Abstract: Software engineering projects are typically developed by multiple developers that collaboratively work through the use of a version control system. The collaborative nature of software development has given rise to the use of automated mechanisms, called bots, that recommend source code quality-related improvements while a new pull request is open on the repository. These bots use a combination of multiple artificial intelligence approaches, including natural language processing and deep learning. In this presentation abstract, we aim at discussing the current inner-working of these bots as well as the existing limitations. The final goal of our research is to devise a list of improvements that should be made to make those bots more useful to developers.

Evidence and Machine Learning based Task Allocation: a Combined Approach

Stefano Lambiase (University of Salerno), Fabiano Pecorelli (University of Salerno), Fabio Palomba (University of Salerno), Andrea De Lucia (University of Salerno),
Filomena Ferrucci (University of Salerno), Raffaela Mirandola (Politecnico di Milano), Damian Andrew Tamburri (Jheronimus Academy of Data Science)

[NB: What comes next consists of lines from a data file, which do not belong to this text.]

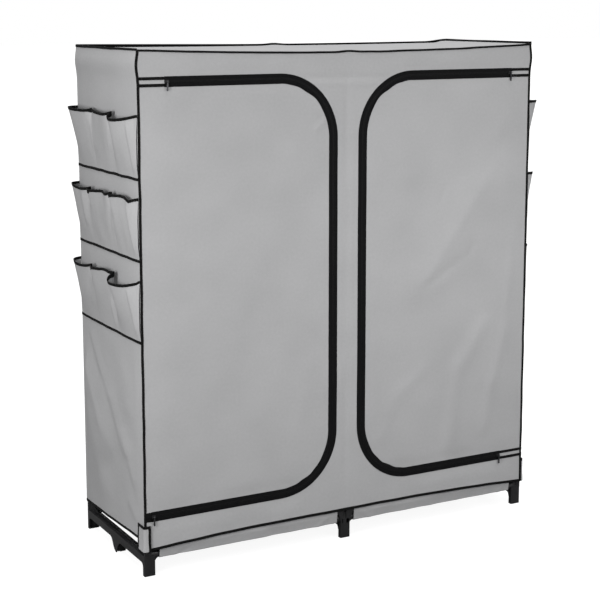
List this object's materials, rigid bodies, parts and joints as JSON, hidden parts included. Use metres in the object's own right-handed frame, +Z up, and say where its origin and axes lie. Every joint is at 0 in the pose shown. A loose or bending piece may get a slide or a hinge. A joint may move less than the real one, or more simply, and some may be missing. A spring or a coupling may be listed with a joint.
{
  "type": "portable fabric wardrobe",
  "caption": "Free-standing wardrobe of push-fit tubes on moulded feet under a grey cloth cover, with zipped doors and rows of side pockets.",
  "frame": {"origin": "on the floor under the middle of the body", "axes": "+X to the right across the front, +Y to the back, +Z up"},
  "size_m": [1.546, 0.5203, 1.626],
  "materials": {
    "cloth_grey": "matt non-woven cloth",
    "binding_black": "matt folded tape",
    "zip_black": "woven tape with a coil",
    "moulded_black": "fine moulded texture",
    "coated_steel": "satin powder coat",
    "slider_metal": "dark painted die casting",
    "pull_metal": "plain pressed metal"
  },
  "bodies": {
    "frame_and_cover": {"base_support_left": "moulded_black", "top_support_left": "moulded_black", "upright_front_left_lower": "coated_steel", "upright_front_left_upper": "coated_steel", "upright_rear_left_lower": "coated_steel", "upright_rear_left_upper": "coated_steel", "base_support_middle": "moulded_black", "top_support_middle": "moulded_black", "upright_front_middle_lower": "coated_steel", "upright_front_middle_upper": "coated_steel", "upright_rear_middle_lower": "coated_steel", "upright_rear_middle_upper": "coated_steel", "base_support_right": "moulded_black", "top_support_right": "moulded_black", "upright_front_right_lower": "coated_steel", "upright_front_right_upper": "coated_steel", "upright_rear_right_lower": "coated_steel", "upright_rear_right_upper": "coated_steel", "base_rail_front_left": "coated_steel", "top_rail_front_left": "coated_steel", "base_rail_rear_left": "coated_steel", "top_rail_rear_left": "coated_steel", "hanging_rod_left": "coated_steel", "base_rail_front_right": "coated_steel", "top_rail_front_right": "coated_steel", "base_rail_rear_right": "coated_steel", "top_rail_rear_right": "coated_steel", "hanging_rod_right": "coated_steel", "top_panel": "cloth_grey", "back_panel": "cloth_grey", "side_panel_left": "cloth_grey", "side_panel_right": "cloth_grey", "front_panel": "cloth_grey", "zip_tape_cover_left": "zip_black", "pocket_row_left_upper": "cloth_grey", "pocket_row_left_middle": "cloth_grey", "pocket_row_left_lower": "cloth_grey", "front_rail_wrap_left": "cloth_grey", "corner_flap_left": "cloth_grey", "zip_tape_cover_right": "zip_black", "pocket_row_right_upper": "cloth_grey", "pocket_row_right_middle": "cloth_grey", "pocket_row_right_lower": "cloth_grey", "front_rail_wrap_right": "cloth_grey", "corner_flap_right": "cloth_grey", "edge_binding": "binding_black"},
    "door_left": {"door_panel_left": "cloth_grey", "zip_tape_door_left": "zip_black"},
    "slider_left_top": {"zip_slider_left_top": "slider_metal"},
    "pull_left_top": {"zip_pull_left_top": "pull_metal"},
    "slider_left_bottom": {"zip_slider_left_bottom": "slider_metal"},
    "pull_left_bottom": {"zip_pull_left_bottom": "pull_metal"},
    "door_right": {"door_panel_right": "cloth_grey", "zip_tape_door_right": "zip_black"},
    "slider_right_top": {"zip_slider_right_top": "slider_metal"},
    "pull_right_top": {"zip_pull_right_top": "pull_metal"},
    "slider_right_bottom": {"zip_slider_right_bottom": "slider_metal"},
    "pull_right_bottom": {"zip_pull_right_bottom": "pull_metal"}
  },
  "joints": [
    {"name": "door_left_fold", "type": "hinge", "parent": "frame_and_cover", "child": "door_left", "pos_m": [-0.6, -0.2561, 0.86], "axis": [0, 0, -1], "range_deg": [0, 135]},
    {"name": "slider_left_top_run", "type": "slide", "parent": "frame_and_cover", "child": "slider_left_top", "axis": [1, 0, 0], "range_m": [0, 0.374]},
    {"name": "pull_left_top_swing", "type": "hinge", "parent": "slider_left_top", "child": "pull_left_top", "pos_m": [-0.626, -0.2614, 1.529], "axis": [-1, 0, 0], "range_deg": [0, 150]},
    {"name": "slider_left_bottom_run", "type": "slide", "parent": "frame_and_cover", "child": "slider_left_bottom", "axis": [1, 0, 0], "range_m": [0, 0.438]},
    {"name": "pull_left_bottom_swing", "type": "hinge", "parent": "slider_left_bottom", "child": "pull_left_bottom", "pos_m": [-0.69, -0.2614, 0.192], "axis": [-1, 0, 0], "range_deg": [0, 150]},
    {"name": "door_right_fold", "type": "hinge", "parent": "frame_and_cover", "child": "door_right", "pos_m": [0.6, -0.2561, 0.86], "axis": [0, 0, 1], "range_deg": [0, 135]},
    {"name": "slider_right_top_run", "type": "slide", "parent": "frame_and_cover", "child": "slider_right_top", "axis": [-1, 0, 0], "range_m": [0, 0.382]},
    {"name": "pull_right_top_swing", "type": "hinge", "parent": "slider_right_top", "child": "pull_right_top", "pos_m": [0.634, -0.2614, 1.529], "axis": [-1, 0, 0], "range_deg": [0, 150]},
    {"name": "slider_right_bottom_run", "type": "slide", "parent": "frame_and_cover", "child": "slider_right_bottom", "axis": [-1, 0, 0], "range_m": [0, 0.366]},
    {"name": "pull_right_bottom_swing", "type": "hinge", "parent": "slider_right_bottom", "child": "pull_right_bottom", "pos_m": [0.618, -0.2614, 0.192], "axis": [-1, 0, 0], "range_deg": [0, 150]}
  ]
}
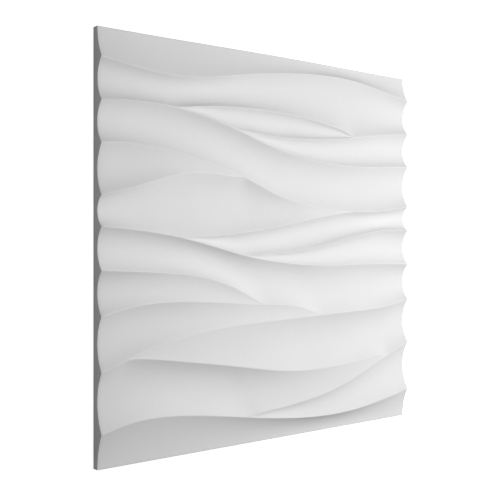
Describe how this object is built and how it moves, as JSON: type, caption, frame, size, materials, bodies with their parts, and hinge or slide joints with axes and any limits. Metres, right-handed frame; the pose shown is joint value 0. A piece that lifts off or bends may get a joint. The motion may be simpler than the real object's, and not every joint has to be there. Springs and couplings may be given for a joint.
{
  "type": "relief wall panel tile",
  "caption": "Square cast plaster wall tile with a flat back and a face of flowing dune-like ridges and hollow valleys that run on into the next tile.",
  "frame": {"origin": "centre of the flat back face, which rests on the floor", "axes": "+Z out of the relief face, away from the wall; +X along the foot of the tile from its left edge to its right edge as seen from the room; +Y towards the edge that is uppermost on the wall"},
  "size_m": [0.5, 0.5, 0.02],
  "materials": {
    "cast_gypsum": "matte"
  },
  "bodies": {
    "root": {"wave_panel_tile": "cast_gypsum"}
  },
  "joints": []
}
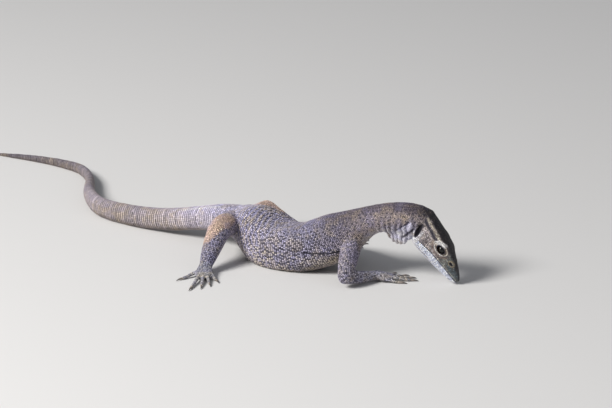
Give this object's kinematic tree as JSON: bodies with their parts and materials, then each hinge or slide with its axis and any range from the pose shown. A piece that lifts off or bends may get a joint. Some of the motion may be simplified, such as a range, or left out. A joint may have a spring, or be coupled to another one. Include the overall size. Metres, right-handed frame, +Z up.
{
  "type": "monitor lizard",
  "caption": "Life-size monitor lizard walking low to the ground with its head bent down and its long tail trailing in a bend, made as a still model.",
  "frame": {"origin": "under the middle of the whole animal's box, on the floor", "axes": "+X runs forward along the trunk, +Y to the animal's left and +Z up"},
  "size_m": [0.8038, 0.2938, 0.0971],
  "materials": {
    "back_skin": "dry small-scaled skin, grey-brown with dark and cream flecks",
    "tail_skin": "dry skin in fine rings, pale tan-grey",
    "limb_skin": "dry small-scaled skin, grey with pale spots",
    "jaw_skin": "dry pale skin with grey bars",
    "eyeball": "wet and dark",
    "claw_horn": "dark horn with a slight shine"
  },
  "bodies": {
    "root": {"head": "back_skin", "neck": "back_skin", "torso": "back_skin", "lower_jaw": "jaw_skin", "tail_1": "tail_skin", "tail_2": "tail_skin", "tail_3": "tail_skin", "tail_4": "tail_skin", "tail_5": "tail_skin", "tail_6": "tail_skin", "right_upper_arm": "limb_skin", "right_forearm": "limb_skin", "right_hand": "limb_skin", "right_thigh": "limb_skin", "right_shank": "limb_skin", "right_foot": "limb_skin", "right_eye": "eyeball", "left_upper_arm": "limb_skin", "left_forearm": "limb_skin", "left_hand": "limb_skin", "left_thigh": "limb_skin", "left_shank": "limb_skin", "left_foot": "limb_skin", "left_eye": "eyeball", "right_hand_claw_1": "claw_horn", "right_hand_claw_2": "claw_horn", "right_hand_claw_3": "claw_horn", "right_hand_claw_4": "claw_horn", "right_hand_claw_5": "claw_horn", "left_hand_claw_1": "claw_horn", "left_hand_claw_2": "claw_horn", "left_hand_claw_3": "claw_horn", "left_hand_claw_4": "claw_horn", "left_hand_claw_5": "claw_horn", "right_foot_claw_1": "claw_horn", "right_foot_claw_2": "claw_horn", "right_foot_claw_3": "claw_horn", "right_foot_claw_4": "claw_horn", "right_foot_claw_5": "claw_horn", "left_foot_claw_1": "claw_horn", "left_foot_claw_2": "claw_horn", "left_foot_claw_3": "claw_horn", "left_foot_claw_4": "claw_horn", "left_foot_claw_5": "claw_horn"}
  },
  "joints": []
}
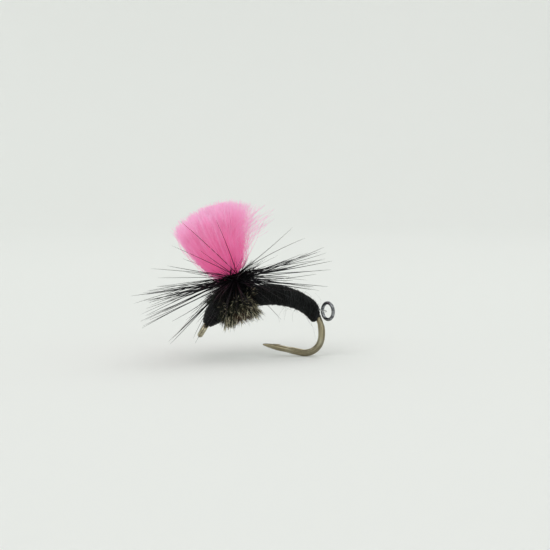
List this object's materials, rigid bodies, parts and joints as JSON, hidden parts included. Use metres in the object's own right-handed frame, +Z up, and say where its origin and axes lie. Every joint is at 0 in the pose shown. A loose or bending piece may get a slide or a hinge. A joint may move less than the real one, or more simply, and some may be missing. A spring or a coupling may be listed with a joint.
{
  "type": "dry fly",
  "caption": "Parachute dry fly on a curved hook: wrapped body, herl thorax, yarn wing post with a wound hackle, and a small ring on a nylon loop at the bend for a second fly.",
  "frame": {"origin": "centre of the hook's eye, where the leader is tied", "axes": "+X along the hook from the eye towards the bend, +Z up along the wing post's side of the hook, the hook lying in the plane of X and Z"},
  "size_m": [0.0197, 0.0194, 0.0156],
  "materials": {
    "bronze": "bronzed hook wire",
    "steel": "bright steel ring",
    "nylon": "clear monofilament",
    "thread": "waxed black tying thread",
    "wool": "matte black spun dubbing",
    "yarn": "pink poly yarn",
    "feather": "glossy black cock hackle",
    "herl": "iridescent bronze and green herl",
    "varnish": "clear head cement over black thread"
  },
  "bodies": {
    "fly": {"hook": "bronze", "mono_loop": "nylon", "thread_base": "thread", "loop_tail_near": "nylon", "loop_tail_far": "nylon", "tail_binding": "thread", "abdomen": "wool", "rear_wraps": "thread", "post_yarn": "yarn", "post_binding": "thread", "post_collar": "thread", "hackle_tie_off": "thread", "hackle_feather": "feather", "peacock_herl": "herl", "whip_finish": "thread", "head_wraps": "thread", "head_cement": "varnish"},
    "ring": {"tippet_ring": "steel"}
  },
  "joints": [
    {"name": "ring_turn", "type": "hinge", "parent": "fly", "child": "ring", "pos_m": [0.01198, 0, 0.00199], "axis": [0, 0, 1], "range_deg": [-38, 140]}
  ]
}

Abstract: Software construction is nowadays regulated by means of task issuing and allocations—think of issue-tracking systems and the task management therein—, however, task allocation is mostly left to human interpretation with little or no evidence-based recommendation as to which developer (or even online source) might better fit a specific task description. In this presentation abstract we show a software task allocation technique that is evidence-based, namely, it uses a metrics-based approach to figure out which developer, with which skills, better fits a specific task description. Moreover, we propose the application of machine learning techniques to improve the allocation strategy effectiveness over time. We aim to start a fruitful discussion on the application of such strategies to the task allocation activity, which is one of the key factors for the software projects’ success.